A la pose, HCB préfère les gestes en demi-teinte ou les instants volés. Comme avec Irène et Frédéric Joliot-Curie, qu'il a pris en photo en 1944 de façon bien cavalière : "Je suis entré. Avant de les saluer, j'ai tiré. Ce n'était pas très poli." HCB aimait cet exercice délicat, ce duel entre deux volontés, qu'il a poursuivi longtemps après avoir renoncé à la photographie pour le dessin, à la fin des années 1960. Sa célébrité l'autorisant à choisir ses modèles, il n'a photographié que ceux qu'il admirait. La sélection montre ses affinités : peu d'acteurs, sauf Isabelle Huppert ou Marilyn Monroe ; quelques hommes politiques ou scientifiques ; mais, surtout, des peintres, écrivains, cinéastes, sculpteurs...

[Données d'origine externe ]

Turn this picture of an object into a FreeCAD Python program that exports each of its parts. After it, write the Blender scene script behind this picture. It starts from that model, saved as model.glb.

La gravité de ces figures reflète sans doute la révérence d'Henri Cartier-Bresson envers le processus de création. L'écrivain Truman Capote en est un bel exemple : à l'époque, le jeune homme était connu comme un lutin agité, à la toute petite taille et à la voix haut perchée. HCB en fait, lui, un être grave et tendu, la main plongée dans l'ombre, entouré d'une végétation inquiétante. Ce n'est pas le personnage haut en couleur qui intéresse le photographe, mais la force de son esprit. Pour autant, Cartier-Bresson imaginait bien que l'image fixe ne peut totalement dévoiler une âme. Il l'écrit dans Images à la sauvette : "A l'artifice de certains portraits, je préfère de beaucoup ces petites photos d'identité serrées les unes contre les autres aux vitrines des photographes de passeport. A ces visages-là on peut toujours poser une question, et l'on y découvre une identité documentaire à défaut de l'identification poétique que l'on espère obtenir."